"Rudi" już z zespołem
Rudolf Urban, po raz pierwszy od wielu miesięcy, trenował z pełnym obciążeniem. Słowak, problemy zdrowotne ma już za sobą i w rundzie wiosennej zamierza przypomnieć o sobie kibicom niebiesko-czerwonym.
Spotkanie z Termalicą, w którym pomocnik „Piastunek” nabawił się urazu, odbyło się 13 kwietnia 2012 roku. Od tamtego spotkania „Rudi” przez 9 miesięcy zmagał się z kontuzją, próbując dojść do pełni sił. - Na początku nie spodziewałem się, że rehabilitacja potrwa tak długo. Niestety, w trakcie rehabilitacji pojawiły się komplikacje uniemożliwiające mi szybki powrót do zdrowia. Po każdym większym wysiłku, noga zaczynała boleć. Były momenty, że po indywidualnym treningu miałem kłopoty z dojściem do domu. Ciągle pojawiał się stan zapalny, który przedłużał leczenie. Nie chcę jednak o tym już myśleć, muszę patrzeć do przodu. – uśmiecha się 32-letni gracz.

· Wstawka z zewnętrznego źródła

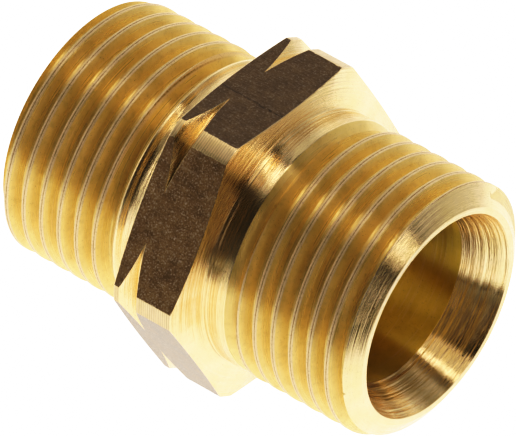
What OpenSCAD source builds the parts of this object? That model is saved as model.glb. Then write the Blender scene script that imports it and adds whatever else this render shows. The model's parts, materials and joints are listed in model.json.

Przed Urbanem ciężkie zadanie – po tak długiej nieobecności przekonać do siebie sztab trenerski. - Przede wszystkim bardzo się cieszę z powrotu. Z nogą już wszystko w porządku, wracam do zajęć i to jest najważniejsze. Pozytywnie do wszystkiego podchodzę i uważam, że teraz musi być już dobrze. Moim marzeniem jest gra w Ekstraklasie i to jest cel, który chcę zrealizować. – zapowiada.